The real divide between Britain and France’s conception of the modern world came in 1956, when the U.S. put a humiliating end to a joint Anglo-French military operation to retake the Suez Canal, following its nationalization by Egypt. Washington threatened to create a run on the fragile British pound unless the U.K. withdrew. The incident cemented opposing lessons that the two fading colonial powers had drawn from their experience of the recent World War.
The lesson for the French was “that the ‘Anglo-Saxons’ were hell-bent on world domination, at the expense of France,” said Sudhir Hazareesingh, a lecturer in politics at Oxford University. For the British, it was “that the only future for a post-imperial and bankrupt Britain lay in close alliance with the Americans.”

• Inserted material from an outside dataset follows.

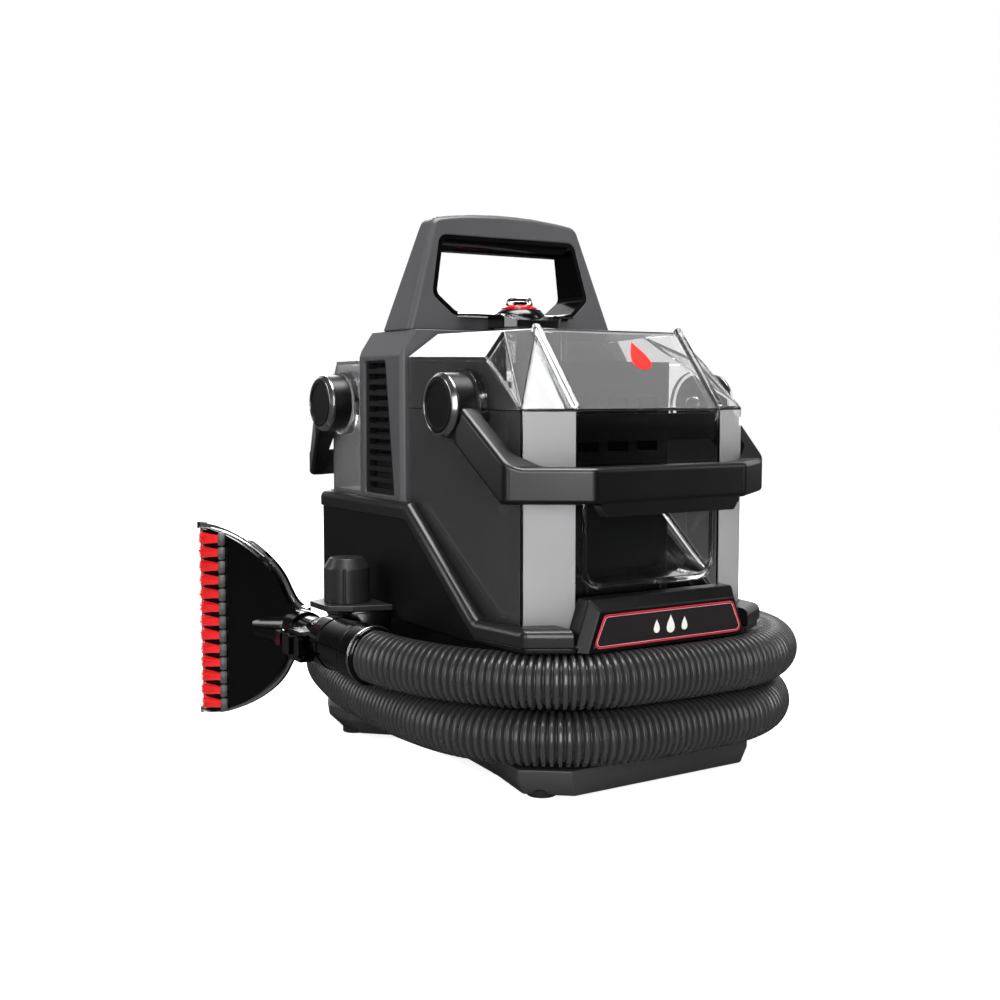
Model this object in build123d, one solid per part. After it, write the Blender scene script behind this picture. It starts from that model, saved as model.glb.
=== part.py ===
"""Portable spot extractor: a base that holds a vacuum motor and a pump, a spine with a carry handle,
two lift-off tanks with swinging bail handles, and a suction hose wound twice round the waist.

Millimetres. +Z is up, -Y is the front, and the origin is on the floor under the middle of the machine.
"""

from build123d import *
import math
import os

# ---------------------------------------------------------------- driving dimensions
PLATE_TOP = 18.0  # top of the foot plate that carries the hose
SKIRT_Z = 88.0  # lower edge of the black base casing
RIM_Z = 169.0  # top edge of the casing at the sides and rear
LIP_Z = 103.0  # top edge of the casing at the front
FLOOR_Z = 96.0  # floor that the front tank stands on
SEAM_Z = 233.0  # joint between the front tank and its lid
PORT_Z = 268.0  # axis of the air way from the front tank into the spine
LID_Z = 283.0  # top of the front lid
SPINE_Z = 268.0  # top of the spine's vertical sides
HANDLE_Z = 366.0  # top of the carry handle
DECK_Z = 300.4  # top of the black deck under the handle

SIDE_X = 101.0  # half width of the casing
TANK_X = 93.0  # half width of both tanks at the spine
SPINE_X = 98.0
SPINE_FRONT = 4.0
SPINE_REAR = 70.0
SPINE_MID = 33.0
WALL = 2.5

HOOK_Z = 138.0  # axis of the swivelling cord hook
HOOK_R = 4.0
HUB_Z = 235.0  # height of both bail axes
FRONT_HUB_Y = -74.0
REAR_HUB_Y = 101.0
HUB_R = 20.5
HUB_OUT = 115.0  # outer face of the hub caps
BOSS_OUT = 97.0  # outer face of the tank bosses
PIN_R = 6.0
RUNNING = 0.06  # radial clearance of a running fit

BUTTON_Y = 8.0
HOSE_D = 34.0
HOSE_LOW_Z = 36.0
HOSE_HIGH_Z = 70.8
WAND = (-140.0, -20.0, 74.0)  # where the hose enters the wand's cuff
TOOL = (-143.0, 62.0, 74.0)  # where the tool plugs on to the wand
TOOL_LEAN = 32.0  # degrees that the tool turns outwards from the wand

MID = (Align.CENTER, Align.CENTER, Align.MIN)


# ---------------------------------------------------------------- helpers
def outline(points, corner=0.0):
    """A polygon in a plane's own coordinates, with its corners rounded."""
    shape = Polygon(*points, align=None)
    return fillet(shape.vertices(), corner) if corner else shape


def carried(plane, sketch, length):
    """A sketch on a plane, carried along the plane's own normal."""
    return extrude(plane * sketch, amount=length, dir=plane.z_dir)


def slab(points, low, high, corner=0.0):
    """A plan outline (x, y) raised from low to high."""
    return carried(Plane.XY.offset(low), outline(points, corner), high - low)


def side_slab(points, left, right, corner=0.0):
    """A side outline (y, z) carried from x = left to x = right."""
    return carried(Plane.YZ.offset(left), outline(points, corner), right - left)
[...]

Those different approaches echoed through disputes cross-Channel disputes ever since, including de Gaulle’s 1966 decision to pull France out of the North Atlantic Treaty Organization’s U.S. dominated military command, British opposition to Europe-wide military cooperation of almost any form outside NATO, and the respective British and French decisions to join and oppose the George W. Bush administration’s controversial invasion of Iraq, in 2003.

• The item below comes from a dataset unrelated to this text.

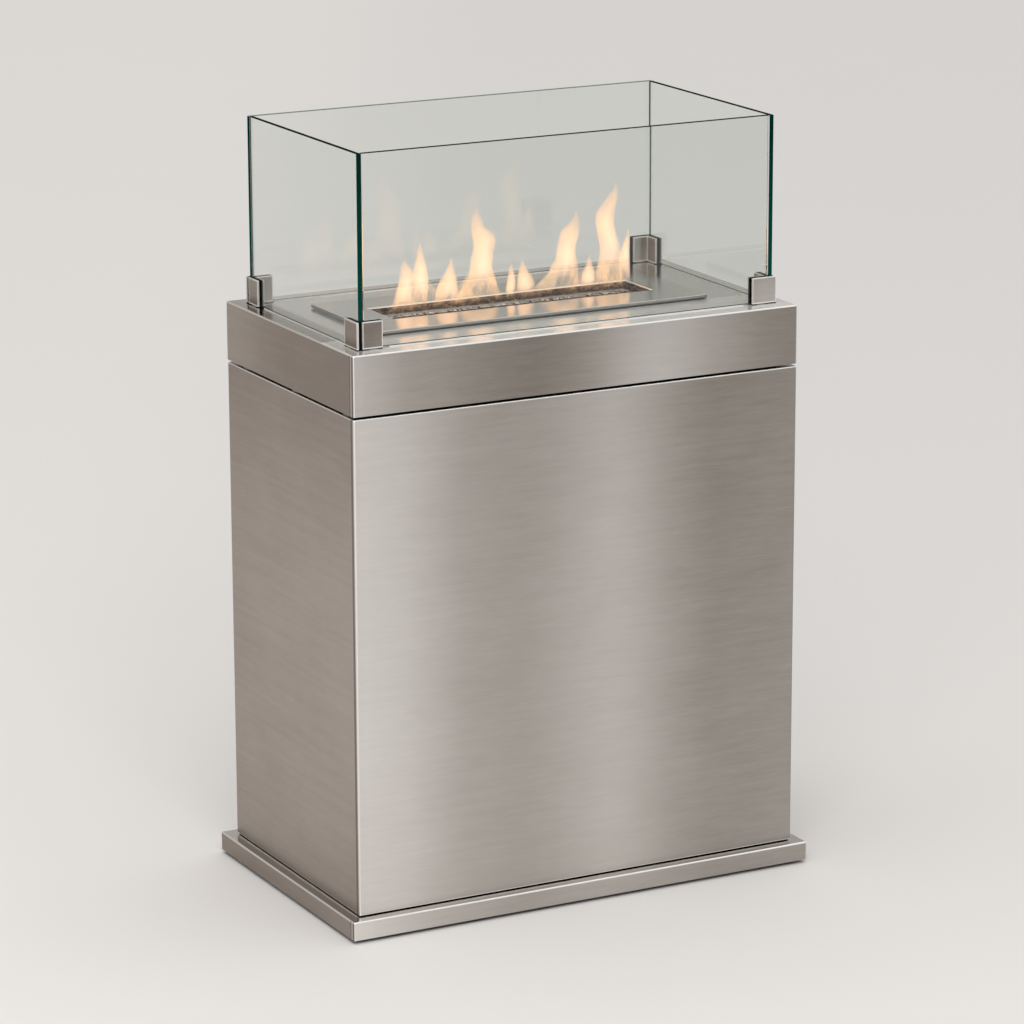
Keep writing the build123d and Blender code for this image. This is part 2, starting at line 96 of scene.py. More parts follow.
# ---------------------------------------------------------------- shader writing
class Value:
    """Output of a shader node. Arithmetic on values adds Math nodes."""

    def __init__(self, finish, socket):
        self.finish = finish
        self.socket = socket

    def math(self, operation, first, second):
        return self.finish.add("ShaderNodeMath", {"operation": operation}, {0: first, 1: second})

    def __add__(self, other):
        return self.math("ADD", self, other)

    __radd__ = __add__

    def __sub__(self, other):
        return self.math("SUBTRACT", self, other)

    def __rsub__(self, other):
        return self.math("SUBTRACT", other, self)

    def __mul__(self, other):
        return self.math("MULTIPLY", self, other)

    __rmul__ = __mul__

    def __truediv__(self, other):
        return self.math("DIVIDE", self, other)

    def __pow__(self, other):
        return self.math("POWER", self, other)

    def __abs__(self):
        return self.math("ABSOLUTE", self, 0.0)

    def __gt__(self, other):
        return self.math("GREATER_THAN", self, other)

    def larger(self, other):
        return self.math("MAXIMUM", self, other)

    def clamped(self):
        return self.finish.add("ShaderNodeClamp", None, {"Value": self})

    def rising(self, low, high):
        """0 up to low, 1 from high on, and smooth between."""
        return self.finish.add(
            "ShaderNodeMapRange", {"interpolation_type": "SMOOTHSTEP"},
            {"Value": self, "From Min": low, "From Max": high})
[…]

The same was true within the EU. France tried to chip away at the City of London’s financial dominance, and resisted the British push for a single market for services and the EU’s enlargement to include natural U.K. and U.S. allies in Eastern Europe. The two sparred perennially over how much of the EU’s spending should be spent on agriculture, a huge French priority still. That share began at about 80 percent of the bloc’s budget in the early years of the European Community, but has now fallen to 38 percent, in large part due to incessant U.K. opposition.
It’s a rivalry that seems unlikely to end, no matter what happens with Brexit on April 12.